A Health Savings Account (HSA) is a great tool to help you pay for health expenses with all the added benefits of being extremely tax-advantaged. It’s a personal savings account that you can contribute to and withdraw from tax-free to use for medical expenses like copays, coinsurance, and deductibles.
If you have an HSA, it is important that you and your employer STOP contributing to it at least 6 months before you retire or apply for Social Security benefits (or Railroad Retirement Board benefits). If you fail to do so, you could face a hefty tax penalty if your Medicare coverage was in effect while contributions were made. Once you are covered by Medicare, you can no longer contribute to your HSA – this is because in order to make contributions, you cannot have any health insurance other than a High Deductible Health Plan (HDHP).
Whether you should put off retirement to continue contributing is your choice. Just be sure to plan your retirement date ahead of time so you can stop making contributions 6 months prior to going on Medicare. Remember, you can still use the funds to pay for qualified medical expenses, so it will make a great addition to any coverage you pick up.

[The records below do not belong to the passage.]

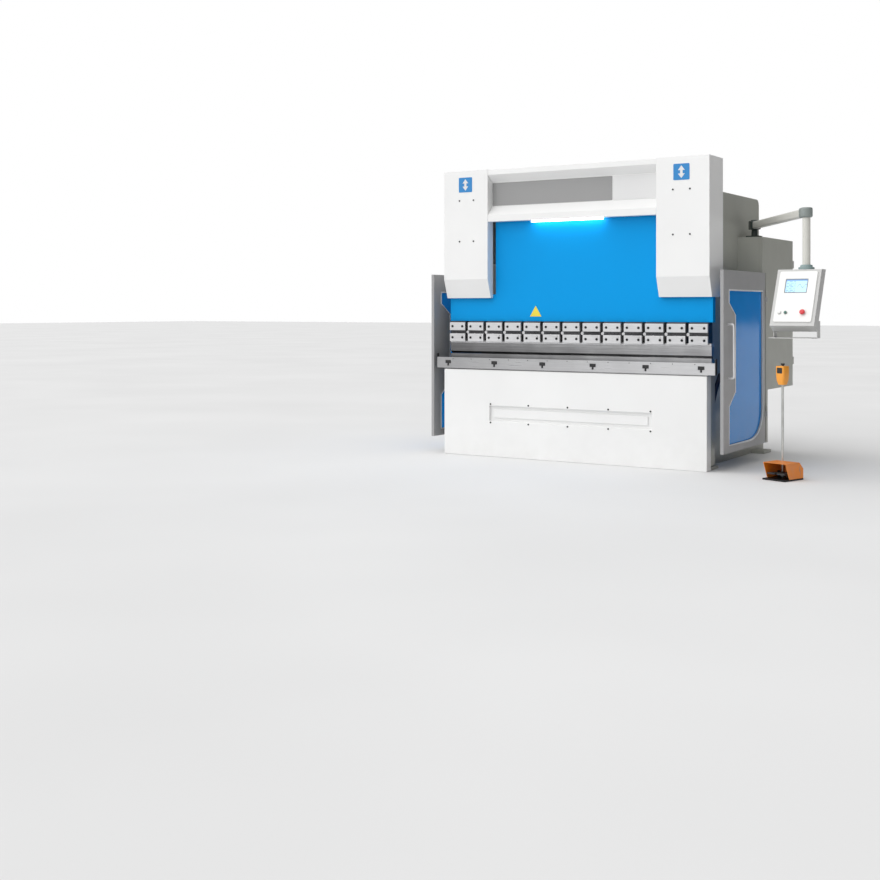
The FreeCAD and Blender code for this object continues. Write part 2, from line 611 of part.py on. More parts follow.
def make_covers():
    """Cylinder covers, the visor cover between them, their plates and the lamp."""
    outer = [("0", "0"), ("0", "cover_top - cover_break"), ("cover_rear - cover_front",
             "cover_top - cover_break"), ("cover_rear - cover_front", "cover_low - cover_break"),
             ("cover_chamfer", "cover_low - cover_break")]
    wall = "sheet_wall"
    hollow = [(wall, "0"), (wall, "cover_top - cover_break - sheet_wall"),
              ("cover_rear - cover_front + 10", "cover_top - cover_break - sheet_wall"),
              ("cover_rear - cover_front + 10", "cover_low - cover_break - 40"),
              ("cover_chamfer + sheet_wall + 14", "cover_low - cover_break - 40")]
    shells = []
    for side, sign in SIDES:
        shell = prism("cover_shell_" + side, "YZ_Plane", outer, "cover_outer - cover_inner")
        room = prism("cover_room_" + side, "YZ_Plane", hollow,
                     "cover_outer - cover_inner - 2 * sheet_wall")
        start = "cover_inner" if sign > 0 else "-cover_outer"
        place(shell, start, "bed_front + cover_front", "cover_break")
        place(room, start + " + sheet_wall", "bed_front + cover_front", "cover_break")
        inner_wall = "cover_inner - 1" if sign > 0 else "-cover_inner - sheet_wall - 1"
        passage = box("cover_passage_" + side,
                      (inner_wall, "bed_front + ram_front - 4", "cover_low - 10"),
                      ("sheet_wall + 2", "cover_rear - ram_front + 10",
                       "cover_top - sheet_wall - cover_low + 10"))
        shells.append(cut("cylinder_cover_" + side, shell, [room, passage]))
    piece("cylinder_covers", group("cylinder_covers", shells))

    # The visor cover is one folded sheet, drawn from its end.
    inside = "sheet_wall"
    back = "80"
    visor = prism("visor_sheet", "YZ_Plane",
                  [("0", "0"), (back, "0"), (back, inside), (inside, inside), (inside, "56"),
                   (back + " + sheet_wall", "139"), (back + " + sheet_wall", "visor_drop - 103"),
                   (inside, "visor_drop - 43"), (inside, "visor_drop - sheet_wall"),
                   ("318", "visor_drop - sheet_wall"), ("318", "visor_drop"), ("0", "visor_drop"),
                   ("0", "visor_drop - 45"), (back, "visor_drop - 105"), (back, "141"),
                   ("0", "58")],
                  "2 * cover_inner - 2")
    visor_low = "cover_top - visor_inset - visor_drop"
    place(visor, "1 - cover_inner", "bed_front + cover_front + 1", visor_low)
    piece("visor_cover", visor)
    panel = ("bed_front + cover_front + 78", visor_low + " + 146")
    plate = ("bed_front + cover_front - 2", "cover_top - 194")
    piece("front_plates", group("front_plates", [
        box("plain_panel_left", ("6 - cover_inner", *panel), ("cover_inner + 369", 3, 206)),
        box("plain_panel_right", (380, *panel), ("cover_inner - 386", 3, 206)),
        box("axis_plate_left", ("-cylinder_x - 71", *plate), (140, 2, 134)),
        box("axis_plate_right", ("cylinder_x - 79", *plate), (140, 2, 134))]))
    piece("lamp_bar", box("lamp_bar", (-389, "bed_front + cover_front + 45", visor_low + " - 14"),
                          (684, 34, 14)))
    screws = []
    for side, sign in SIDES:
        for column in (-83, 64):
            for level in (269, 639):
                screws.append(rod("cover_screw_%s_%d_%d" % (side, column + 83, level),
                                  ("%d * (cylinder_x + %d)" % (sign, column),
                                   "bed_front + cover_front - 4", "cover_top - %d" % level),
                                  "Y", 7.5, 4))
    return screws


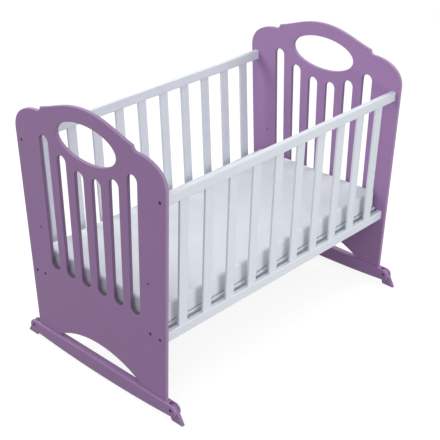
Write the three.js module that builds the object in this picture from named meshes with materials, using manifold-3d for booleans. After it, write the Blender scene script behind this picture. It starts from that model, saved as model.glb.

I’m planning to draw Social Security at 62, but I will still have a high deductible health insurance plan until I am 65. According to the video, and the above text, it sounds like I can’t contribute to my HSA while I’m drawing Social Security even if I’m not covered by Medicare. Is this correct?
The above text mentions that you should stop contributing at least 6 months before you retire or apply for Social Security benefits, because once you apply for Social Security benefits, your Part A of Medicare will automatically begin 6 months before your 65th birthday.
Since you are drawing benefits earlier (at age 62) and you will have a High Deductible Health Plan (not Medicare), you will not be penalized for contributing at this time. To avoid penalties in the future you should stop contributing to your HSA 6 months prior to starting Medicare.
Thank you for your question!
Thank you for your response.
You say once I apply for Social Security benefits (at age 62), Part A will automatically begin 6 months before my 65th birthday, and that I should stop contributing to my HSA 6 months prior to starting Medicare. Does that mean that I should actually stop contributing 12 months before my 65th birthday?
It is the same 6 month window I am referring to in either case.
The takeaway is that you cannot have Medicare AND contribute to your HSA at the same time, otherwise you will face a penalty. Since you are already drawing benefits, the SSA will automatically sign you up for Part A 6 months prior to your 65th birthday, at which time you should stop contributing to your HSA.
I hope that makes sense!
Yes, it does.
So I can no longer contribute to a HSA after retirement, only withdrawals?
Once you have Medicare, you are not eligible to make contributions to your HSA. If your Medicare coverage overlaps when you or your employer made contributions, you will have to pay a tax penalty. You may still withdraw from your HSA to pay for covered expenses once you retire.